Reducing risk through continuous deployment
Most of the departments we work with are deploying new versions of their code quarterly, semi-annually, or annually. This fits well with the standard waterfall software development process, but it comes with some serious risks.
Big Bang deployments are risky
What are Big Bang deployments? It’s the simplest kind of system changeover or release deployment. One system is turned off while another is turned on.
We’ve all seen these. They can manifest in several ways:
- “The system is down for the weekend for planned maintenance.”
- “New version number 16 is out!”
- “The system is offline until Wednesday.”
Big Bang deployments rely on a simple assumption: the new version will install and operate as intended. Experience teaches us that the more different the new version is, the more is likely to go wrong, and the more difficult it is to figure out the cause of the failure.
Bug fixes take too long
A department recently shared an anecdote with us. They have a bug in their code in production, and it’s affecting users today. The bug was fixed weeks ago, but it can’t be deployed until July, meaning though there is a solution readily available, users won’t see it for months.
This is a common story and a side effect of the fixed quarterly (or longer) release cycle. We’ve all been there. It’s frustrating for everyone involved.
Emergency patches are untested
We don’t get much advance notice on critical security vulnerabilities, like Heartbleed. We also can’t wait to fix them, since they can put our infrastructure at severe risk of being compromised.
This means we have to resort to non-standard, out-of-cycle, untested emergency patches to fix the problem. There are a lot of ways this can go wrong.
There’s another way: deploy every change, every day
It’s not just possible; it’s standard practice in industry. The tooling is available to everyone today, and it’s cheap. Amazon deployed to production every 11.6 seconds, four years ago.
If you’ve read our previous blog posts on continuous integration and code quality, you know we follow a pattern of very short, small changes, each reviewed by colleagues and passing a suite of automated tests. The combination of both continuous integration and peer review unlocks the ability to also deploy each of these changes individually to production.
Deploying each change, every day, has many benefits:
- The deployment mechanism is completely automated and reliable.
- Each change is very small and therefore minimizes risk.
- Critical problems can usually be resolved in minutes by simply reverting the offending change.
- Responding to emerging security threats is much simpler and faster.
- Developers can truly consider features as “shipped”, clearing up valuable mental real estate.
Deploy != Release
This approach can seem very foreign to those used to the waterfall software development model. One might find it irresponsible to release a new feature this way, and one would be right. But, that’s not what this is proposing.

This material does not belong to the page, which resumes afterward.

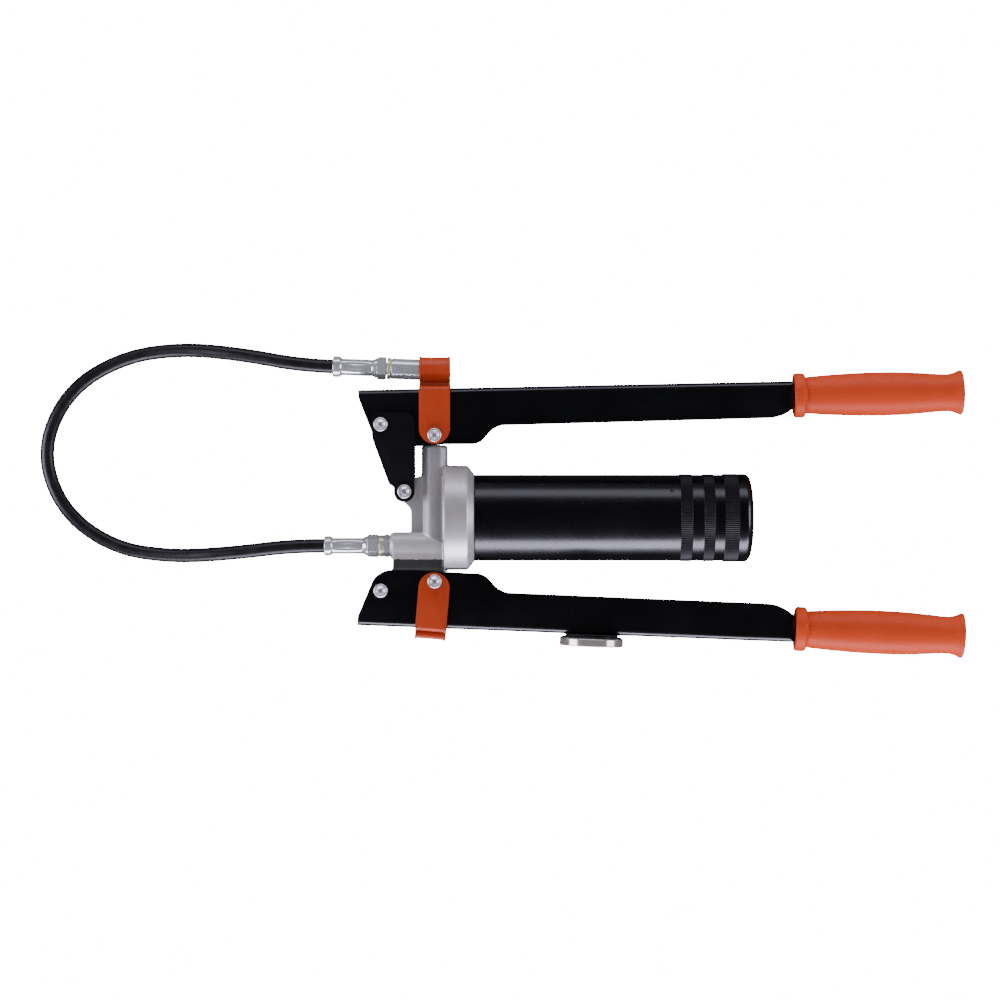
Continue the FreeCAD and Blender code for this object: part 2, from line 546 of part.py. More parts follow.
# ---- magnet holder under the fixed lever, drawn on the stamping ----
def on_web(shape):
    """Place a shape drawn upward from y = 0 square onto the stamping's web at the magnet."""
    (x0, y0), (x1, y1) = FIXED_WEB[0], FIXED_WEB[1]
    placed = shape.copy()
    placed.rotate(V(0, 0, 0), Z_AXIS, math.degrees(math.atan2(y1 - y0, x1 - x0)))
    placed.translate(V(MAGNET_X, web_height(MAGNET_X, FIXED_WEB), 0))
    return on_fixed_lever(placed)


def magnet_spacer():
    """Waisted spacer between the web and the magnet."""
    profile = [(0, 2.6), (0, 22.0), (0.4, 21.6), (0.9, 19.6), (1.4, 19.6), (SPACER_HEIGHT - 0.5, 22.8),
               (SPACER_HEIGHT, 23.3), (SPACER_HEIGHT, 2.6)]
    return on_web(turned_vertical(profile))


def magnet_pot():
    """Steel cup of the pot magnet."""
    base, rim = SPACER_HEIGHT, SPACER_HEIGHT + MAGNET_THICKNESS
    return on_web(turned_vertical([(base, 2.6), (base, MAGNET_RADIUS - 0.8), (base + 0.8, MAGNET_RADIUS),
                                   (rim - 0.5, MAGNET_RADIUS), (rim, MAGNET_RADIUS - 0.5), (rim, MAGNET_RADIUS - 2.5),
                                   (base + 2.0, MAGNET_RADIUS - 2.5), (base + 2.0, 2.6)]))


def magnet_core():
    """Ferrite ring that fills the cup, flush with its rim."""
    low, high = SPACER_HEIGHT + 2.0, SPACER_HEIGHT + MAGNET_THICKNESS
    return on_web(turned_vertical([(low, 5.2), (low, MAGNET_RADIUS - 2.5), (high, MAGNET_RADIUS - 2.5), (high, 5.2)]))


def magnet_screw():
    """Screw through the magnet, the spacer and the web, with its nut inside the channel."""
    screw = turned_vertical([(-6.5, 0), (-6.5, 2.5), (SPACER_HEIGHT + 2.05, 2.5), (SPACER_HEIGHT + 2.05, 4.6),
                             (SPACER_HEIGHT + 4.6, 4.6), (SPACER_HEIGHT + 5.0, 4.0), (SPACER_HEIGHT + 5.0, 0)])
    return on_web(screw)


def magnet_nut():
    """Thin nut inside the channel."""
    corner = 8.0 / math.sqrt(3)
    points = [V(corner * math.cos(math.radians(60 * k)), -SHEET - 4.0, corner * math.sin(math.radians(60 * k)))
              for k in range(7)]
    nut = Part.Face(Part.makePolygon(points)).extrude(V(0, 3.8, 0))
    return on_web(nut.cut(rod(V(0, -10, 0), Y_AXIS, 10, 2.55)))


# ---- hose ----
def hose():
    """The hose along its route: straight runs joined by tangent arcs, as large as the runs allow."""
    edges, radii = [], []
    at = HOSE_ROUTE[0]
    for before, corner, after in zip(HOSE_ROUTE, HOSE_ROUTE[1:], HOSE_ROUTE[2:]):
        back, ahead = before - corner, after - corner
        reach = 0.45 * min(back.Length, ahead.Length)
        back.normalize()
        ahead.normalize()
        half_turn = (math.pi - back.getAngle(ahead)) / 2
        radius = reach / math.tan(half_turn)
        radii.append(round(radius, 1))
        bisector = (back + ahead).normalize()
        middle = corner + bisector * (radius / math.cos(half_turn) - radius)
        start, end = corner + back * reach, corner + ahead * reach
        edges += [Part.LineSegment(at, start).toShape(), Part.Arc(start, middle, end).toShape()]
        at = end
    edges.append(Part.LineSegment(at, HOSE_ROUTE[-1]).toShape())
    path = Part.Wire(edges)
    section = Part.Wire(Part.makeCircle(HOSE_RADIUS, HOSE_ROUTE[0], HOSE_ROUTE[1] - HOSE_ROUTE[0]))
    solid = path.makePipeShell([section], True, False)
    expected = math.pi * HOSE_RADIUS ** 2 * path.Length
    print("hose length %.1f, radii %s, volume ratio %.4f" % (path.Length, radii, solid.Volume / expected))
    return solid


def build():
    """Every node of the gun, drawn on the centre plane."""
    moving_web_top = web_height(0, MOVING_WEB)
    fixed_web_top = web_height(0, FIXED_WEB) + 0.7
    fixed_clip = clip(fixed_web_top + 4.6, 7.0, 1.6, fixed_web_top)
    fixed_clip.rotate(V(0, 0, 0), Z_AXIS, -FIXED_CLIP_TILT)
    return {
        "head_casting": head_casting(), "barrel_seal": barrel_seal(), "plunger": plunger(), "link": link(),
        "link_rivet": rivet(LINK_PIVOT, LINK_HALF_INSIDE + LINK_SHEET + 0.05),
        "fulcrum_rivet": rivet(FULCRUM, LINK_HALF_INSIDE + LINK_SHEET + 0.05),
        "plunger_rivet": rivet(PLUNGER_PIN, CLIP_HALF_INSIDE + CLIP_SHEET + 0.05),
        "moving_lever": moving_lever(), "moving_grip": on_moving_lever(grip(MOVING_GRIP_START, MOVING_UNDERSIDE)),
        "coupler_clip": on_moving_lever(clip(COUPLER_CENTRE.y - PLUNGER_PIN.y, 8.4, 8.4, moving_web_top)),
        "fixed_lever": fixed_lever(), "fixed_grip": on_fixed_lever(grip(FIXED_GRIP_START, FIXED_UNDERSIDE)),
        "fixed_front_rivet": rivet(fixed_front_rivet(), LEVER_HALF_WIDTH + 0.05),
        "fixed_rear_rivet": rivet(FIXED_REAR_RIVET, CLIP_HALF_INSIDE + CLIP_SHEET + 0.05),
        "fixed_clip": on_fixed_lever(fixed_clip),
        "magnet_spacer": magnet_spacer(), "magnet_pot": magnet_pot(), "magnet_core": magnet_core(),
        "magnet_screw": magnet_screw(), "magnet_nut": magnet_nut(),
        "check_ball": check_ball(), "check_spring": check_spring(), "outlet_adapter": outlet_adapter(),
        "outlet_lock_ring": ring(-41.9, ADAPTER_HEX - 0.02, OUTLET_Y, 8.15, 4.05),
        "outlet_fitting": hose_fitting(-54.1, -50.6, -42.1, OUTLET_Y).cut(
            rod(V(ADAPTER_END - 0.1, OUTLET_Y, 0), X_AXIS, 5, 4.05)),
        "outlet_ferrule": ferrule(-83.4, -77.3, -54.1, OUTLET_Y, 7.4, 6.0),
        "hose": hose(),
        "coupler_ferrule": along_coupler(ferrule(-77.05, -70.5, -47.6, 0, 7.9, 6.3)),
        "coupler_fitting": along_coupler(hose_fitting(-47.6, -43.4, -36.6, 0).fuse(
            ring(-37.0, -24.0, 0, 4.45, PASSAGE_RADIUS))),
        "coupler_lock_ring": along_coupler(ring(-35.9, -33.05, 0, 8.2, 4.5)),
        "coupler_sleeve": along_coupler(coupler_sleeve()), "coupler_core": along_coupler(coupler_core()),
        "coupler_jaws": along_coupler(coupler_jaws()),
        "coupler_seal": along_coupler(ring(1.05, 3.4, 0, 3.0, 1.3)),
        "coupler_spring": along_coupler(coils(-16.8, -6.1, 0, 5.0, 0.5, 6)),
        "tube": tube(), "tube_end_cap": tube_end_cap(), "tube_gasket": tube_gasket(),
        "cartridge": cartridge_shell(), "follower_piston": follower_piston()}


def main():
    os.makedirs("parts", exist_ok=True)
    footprint = FreeCAD.BoundBox()
    for name, shape in build().items():
        shape.translate(FOOTPRINT_CENTRE * -1)
        shape.exportStep("parts/%s.step" % name)
        if not (name.startswith(("hose", "coupler_", "outlet_f")) and name != "coupler_clip"):
            footprint.add(shape.optimalBoundingBox())
    print("footprint", footprint)


main()
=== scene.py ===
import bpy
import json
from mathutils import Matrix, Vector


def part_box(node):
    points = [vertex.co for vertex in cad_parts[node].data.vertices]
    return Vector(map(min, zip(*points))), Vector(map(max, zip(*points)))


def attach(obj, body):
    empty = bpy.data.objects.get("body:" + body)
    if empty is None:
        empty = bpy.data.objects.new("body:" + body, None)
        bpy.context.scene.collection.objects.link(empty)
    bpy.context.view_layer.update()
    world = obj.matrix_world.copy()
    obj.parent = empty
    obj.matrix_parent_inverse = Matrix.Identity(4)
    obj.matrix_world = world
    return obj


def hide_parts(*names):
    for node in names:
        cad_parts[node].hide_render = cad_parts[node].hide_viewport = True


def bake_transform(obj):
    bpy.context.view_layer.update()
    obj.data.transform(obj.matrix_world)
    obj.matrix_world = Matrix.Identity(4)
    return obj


bl_info = {
    "name": "Two-Handed Grease Gun",
    "version": (1, 0, 0),
    "blender": (4, 5, 0),
    "location": "3D View > Sidebar > Grease Gun",
    "description": "Builds a lever grease gun with its hose, clips, grips, magnet and studio",
    "category": "Add Mesh",
}

import json
import math

import bpy
from bpy.props import FloatProperty, FloatVectorProperty, IntProperty, PointerProperty
from mathutils import Matrix, Vector

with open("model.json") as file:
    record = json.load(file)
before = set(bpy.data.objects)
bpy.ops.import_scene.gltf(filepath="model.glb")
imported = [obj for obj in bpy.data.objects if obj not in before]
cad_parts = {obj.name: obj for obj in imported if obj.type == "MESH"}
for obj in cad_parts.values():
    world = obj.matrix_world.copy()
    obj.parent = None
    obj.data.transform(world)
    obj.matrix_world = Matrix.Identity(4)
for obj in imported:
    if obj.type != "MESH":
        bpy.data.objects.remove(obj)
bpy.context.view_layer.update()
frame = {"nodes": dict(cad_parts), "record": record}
NODES = frame["nodes"]
MM = 0.001

MERGE_DISTANCE = 0.000001       # joins the loose triangles of a CAD mesh
WALL_MERGE_DISTANCE = 0.000002  # closes a turned wall on its own first station
RELIEF_DEPTH = 0.0002           # full height of a finish's bump, in metres
EDGE_ANGLE = math.radians(38.0)
FLAT_ANGLE = math.radians(0.5)

# The pump's barrel axis and the tube's axis cross at the datum, on the gun's centre plane.
barrel_low, barrel_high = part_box("plunger")
tube_low, tube_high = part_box("tube")
DATUM = Vector(((barrel_low.x + barrel_high.x) / 2, (tube_low.y + tube_high.y) / 2,
                (tube_low.z + tube_high.z) / 2))

# Places are x and y from the datum in millimetres, and tilts turn a piece in the gun's plane.
COUPLER_TILT = math.radians(-2.1)
COUPLER_PLACE = (0.0, 111.5)
OUTLET_PLACE = (0.0, -21.2)
FIXED_TILT = math.radians(-1.3)
FIXED_CLIP_TILT = math.radians(-4.7)
GRIP_TILT = math.radians(1.05)
PLUNGER_PIN = (0.1, 62.3)
FIXED_PIN = (0.2, -47.7)
MOVING_GRIP_START = (271.0, 30.1)
FIXED_GRIP_START = (272.5, -30.1)
CLIP_PLAIN_HALF = 10.0  # half the width of a clip between its two rolled edges

FLOOR_GLOW = 20.0             # seen by the camera only
STAGE_SHIFT = 0.1             # the middle of the lights, in metres along X from the datum
COOL_TINT = (0.83, 0.80, 1.0)
SENSOR_WIDTH = 36
VIEW_CENTRE = (49.4, 13.4)


# ------------------------------------------------------------------ settings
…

“Deploying” is just the mechanism we use to get updated code running in production. “Releasing” is marketing - enabling a feature for general use and encouraging people to use it.
Both are important; but they can be quite different.
A very common approach is that of “feature flags”. You deploy the new feature to production, but only enable it for certain users, such as your development team or user experience researchers. As your confidence in the implementation grows, you gradually turn it up to 1%, 2%, and then maybe 5% of your users, iterating and deploying as you go. When you’re fully confident, you “release” the feature; it’s simply switched on for everyone.
A/B testing is another similar approach to iterating, using data from real usage. It can be used in combination with feature flags, but both rely on the simple idea that not everyone has to see the same interface.
Enabling conditions for continuous deployment
The ability to continuously deploy new code to production depends on a few assumptions:
- Each small change can be trusted - good code review and automated tests are in place.
- The build and deploy process is completely automated.
- We’re building web applications.
- We’re using public cloud (AWS/Azure/Google Cloud).
These assumptions probably don’t hold true for legacy applications, but, they’re usually true for newer systems being planned today. We used all three of these practices (continuous integration, code reviews, continuous deployment) on our recent API project with NRCan.